# Instructions for the task:
What follows is a listing. Return every line of it exactly.

# Data provided:
────────────────────

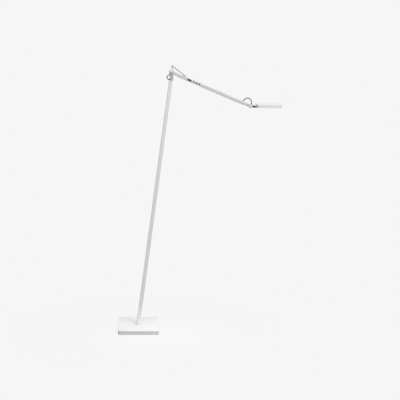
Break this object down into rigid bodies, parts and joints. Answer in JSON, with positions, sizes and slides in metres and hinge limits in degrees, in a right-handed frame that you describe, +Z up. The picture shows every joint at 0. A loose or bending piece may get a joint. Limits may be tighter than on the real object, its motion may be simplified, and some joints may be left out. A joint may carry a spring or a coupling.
{
  "type": "adjustable arm floor lamp",
  "caption": "Slim floor lamp with a flat weighted base, leaning square pole, spring-balanced arm and flat square light head, with swivel, elbow, wrist and head joints.",
  "frame": {"origin": "centre of the base's underside, on the floor", "axes": "+Z up, +X the way the arm reaches at rest, arm in the plane Y = 0"},
  "size_m": [0.6505, 0.2335, 1.0752],
  "materials": {
    "white_paint": "gloss white powder paint on aluminium",
    "arm_paint": "satin white paint, a shade greyer than the pole",
    "cast_grey": "light grey paint on cast aluminium",
    "ballast_steel": "phosphated steel plate",
    "base_rubber": "matt rubber sheet",
    "plain_steel": "brushed stainless",
    "cap_metal": "satin turned aluminium",
    "dark_plastic": "matt black moulded nylon",
    "dark_metal": "blackened spring steel",
    "bearing_plastic": "natural acetal",
    "anchor_metal": "milled aluminium",
    "cable_black": "black silicone cable sleeve",
    "diffuser_plastic": "opal acrylic",
    "guide_acrylic": "clear acrylic light guide",
    "board_aluminium": "white-masked aluminium board",
    "led_yellow": "phosphor chip",
    "button_plastic": "gloss white cap"
  },
  "bodies": {
    "base": {"base_cover": "white_paint", "base_ballast": "ballast_steel", "base_pad": "base_rubber", "ballast_screws": "plain_steel", "inlet_gland": "dark_plastic", "swivel_bush": "bearing_plastic", "thrust_washer": "bearing_plastic", "wave_washer": "plain_steel", "stop_pin": "plain_steel"},
    "pole": {"swivel_spigot": "plain_steel", "stop_washer": "plain_steel", "spigot_nut": "plain_steel", "pole": "white_paint", "pole_foot": "white_paint", "elbow_knuckle": "cast_grey", "pole_grommet": "dark_plastic", "bracket_front": "white_paint", "bracket_rear": "white_paint", "elbow_pin": "plain_steel", "elbow_cap_front": "cap_metal", "elbow_cap_rear": "cap_metal", "elbow_washers": "bearing_plastic", "link_pin": "plain_steel", "link_spacers": "cap_metal", "elbow_cable": "cable_black"},
    "arm": {"upper_arm": "arm_paint", "arm_hinge": "arm_paint", "spring_anchor": "anchor_metal", "preload_screw": "plain_steel", "balance_spring": "dark_metal", "wrist_fork": "arm_paint", "arm_grommet": "dark_plastic", "wrist_pin": "plain_steel", "wrist_cap_front": "cap_metal", "wrist_cap_rear": "cap_metal", "wrist_cable": "cable_black"},
    "rod": {"tie_rod": "plain_steel"},
    "slider": {"spring_slider": "dark_plastic"},
    "wrist": {"wrist_block": "arm_paint", "block_grommet": "dark_plastic", "neck_sleeve": "dark_plastic"},
    "head": {"head_housing": "white_paint", "head_bezel": "white_paint", "diffuser": "diffuser_plastic", "light_guide": "guide_acrylic", "led_board": "board_aluminium", "led_chips": "led_yellow", "head_screws": "plain_steel", "neck_shaft": "plain_steel", "neck_clamp": "plain_steel", "dimmer_switch": "dark_plastic"},
    "button": {"dimmer_button": "button_plastic"}
  },
  "joints": [
    {"name": "base_swivel", "type": "hinge", "parent": "base", "child": "pole", "pos_m": [0, 0, 0.017], "axis": [0, 0, 1], "range_deg": [-170, 170]},
    {"name": "elbow_hinge", "type": "hinge", "parent": "pole", "child": "arm", "pos_m": [0.1325, 0, 1.0461], "axis": [0, 1, 0], "range_deg": [-40, 30], "deforming": ["elbow_cable"]},
    {"name": "rod_swing", "type": "hinge", "parent": "pole", "child": "rod", "pos_m": [0.1351, 0, 1.0723], "axis": [0, 1, 0], "range_deg": [-45, 35]},
    {"name": "slider_travel", "type": "slide", "parent": "arm", "child": "slider", "axis": [0.9201, 0, -0.3917], "range_m": [-0.0135, 0.0175], "deforming": ["balance_spring"]},
    {"name": "wrist_tilt", "type": "hinge", "parent": "arm", "child": "wrist", "pos_m": [0.43484, 0, 0.91739], "axis": [0, 1, 0], "range_deg": [-50, 90], "deforming": ["wrist_cable"]},
    {"name": "head_roll", "type": "hinge", "parent": "wrist", "child": "head", "pos_m": [0.46, 0, 0.9104], "axis": [1, 0, 0], "range_deg": [-90, 90]},
    {"name": "dimmer_press", "type": "slide", "parent": "head", "child": "button", "axis": [0, 0, -1], "range_m": [0, 0.0008], "stiffness_N_per_m": 600, "springref_m": -0.0004}
  ],
  "couplings": [
    {"joint": "rod_swing", "follows": "elbow_hinge", "ratio": 0.93},
    {"joint": "slider_travel", "follows": "elbow_hinge", "m_per_rad": -0.0225}
  ]
}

────────────────────

# Answer to this exercise:
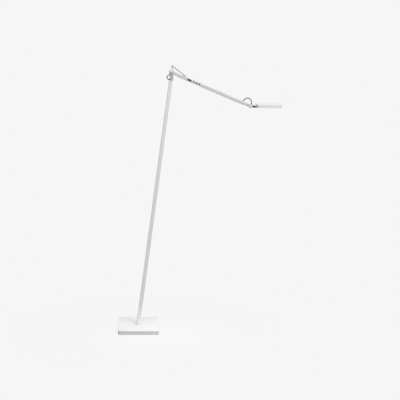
Break this object down into rigid bodies, parts and joints. Answer in JSON, with positions, sizes and slides in metres and hinge limits in degrees, in a right-handed frame that you describe, +Z up. The picture shows every joint at 0. A loose or bending piece may get a joint. Limits may be tighter than on the real object, its motion may be simplified, and some joints may be left out. A joint may carry a spring or a coupling.
{
  "type": "adjustable arm floor lamp",
  "caption": "Slim floor lamp with a flat weighted base, leaning square pole, spring-balanced arm and flat square light head, with swivel, elbow, wrist and head joints.",
  "frame": {"origin": "centre of the base's underside, on the floor", "axes": "+Z up, +X the way the arm reaches at rest, arm in the plane Y = 0"},
  "size_m": [0.6505, 0.2335, 1.0752],
  "materials": {
    "white_paint": "gloss white powder paint on aluminium",
    "arm_paint": "satin white paint, a shade greyer than the pole",
    "cast_grey": "light grey paint on cast aluminium",
    "ballast_steel": "phosphated steel plate",
    "base_rubber": "matt rubber sheet",
    "plain_steel": "brushed stainless",
    "cap_metal": "satin turned aluminium",
    "dark_plastic": "matt black moulded nylon",
    "dark_metal": "blackened spring steel",
    "bearing_plastic": "natural acetal",
    "anchor_metal": "milled aluminium",
    "cable_black": "black silicone cable sleeve",
    "diffuser_plastic": "opal acrylic",
    "guide_acrylic": "clear acrylic light guide",
    "board_aluminium": "white-masked aluminium board",
    "led_yellow": "phosphor chip",
    "button_plastic": "gloss white cap"
  },
  "bodies": {
    "base": {"base_cover": "white_paint", "base_ballast": "ballast_steel", "base_pad": "base_rubber", "ballast_screws": "plain_steel", "inlet_gland": "dark_plastic", "swivel_bush": "bearing_plastic", "thrust_washer": "bearing_plastic", "wave_washer": "plain_steel", "stop_pin": "plain_steel"},
    "pole": {"swivel_spigot": "plain_steel", "stop_washer": "plain_steel", "spigot_nut": "plain_steel", "pole": "white_paint", "pole_foot": "white_paint", "elbow_knuckle": "cast_grey", "pole_grommet": "dark_plastic", "bracket_front": "white_paint", "bracket_rear": "white_paint", "elbow_pin": "plain_steel", "elbow_cap_front": "cap_metal", "elbow_cap_rear": "cap_metal", "elbow_washers": "bearing_plastic", "link_pin": "plain_steel", "link_spacers": "cap_metal", "elbow_cable": "cable_black"},
    "arm": {"upper_arm": "arm_paint", "arm_hinge": "arm_paint", "spring_anchor": "anchor_metal", "preload_screw": "plain_steel", "balance_spring": "dark_metal", "wrist_fork": "arm_paint", "arm_grommet": "dark_plastic", "wrist_pin": "plain_steel", "wrist_cap_front": "cap_metal", "wrist_cap_rear": "cap_metal", "wrist_cable": "cable_black"},
    "rod": {"tie_rod": "plain_steel"},
    "slider": {"spring_slider": "dark_plastic"},
    "wrist": {"wrist_block": "arm_paint", "block_grommet": "dark_plastic", "neck_sleeve": "dark_plastic"},
    "head": {"head_housing": "white_paint", "head_bezel": "white_paint", "diffuser": "diffuser_plastic", "light_guide": "guide_acrylic", "led_board": "board_aluminium", "led_chips": "led_yellow", "head_screws": "plain_steel", "neck_shaft": "plain_steel", "neck_clamp": "plain_steel", "dimmer_switch": "dark_plastic"},
    "button": {"dimmer_button": "button_plastic"}
  },
  "joints": [
    {"name": "base_swivel", "type": "hinge", "parent": "base", "child": "pole", "pos_m": [0, 0, 0.017], "axis": [0, 0, 1], "range_deg": [-170, 170]},
    {"name": "elbow_hinge", "type": "hinge", "parent": "pole", "child": "arm", "pos_m": [0.1325, 0, 1.0461], "axis": [0, 1, 0], "range_deg": [-40, 30], "deforming": ["elbow_cable"]},
    {"name": "rod_swing", "type": "hinge", "parent": "pole", "child": "rod", "pos_m": [0.1351, 0, 1.0723], "axis": [0, 1, 0], "range_deg": [-45, 35]},
    {"name": "slider_travel", "type": "slide", "parent": "arm", "child": "slider", "axis": [0.9201, 0, -0.3917], "range_m": [-0.0135, 0.0175], "deforming": ["balance_spring"]},
    {"name": "wrist_tilt", "type": "hinge", "parent": "arm", "child": "wrist", "pos_m": [0.43484, 0, 0.91739], "axis": [0, 1, 0], "range_deg": [-50, 90], "deforming": ["wrist_cable"]},
    {"name": "head_roll", "type": "hinge", "parent": "wrist", "child": "head", "pos_m": [0.46, 0, 0.9104], "axis": [1, 0, 0], "range_deg": [-90, 90]},
    {"name": "dimmer_press", "type": "slide", "parent": "head", "child": "button", "axis": [0, 0, -1], "range_m": [0, 0.0008], "stiffness_N_per_m": 600, "springref_m": -0.0004}
  ],
  "couplings": [
    {"joint": "rod_swing", "follows": "elbow_hinge", "ratio": 0.93},
    {"joint": "slider_travel", "follows": "elbow_hinge", "m_per_rad": -0.0225}
  ]
}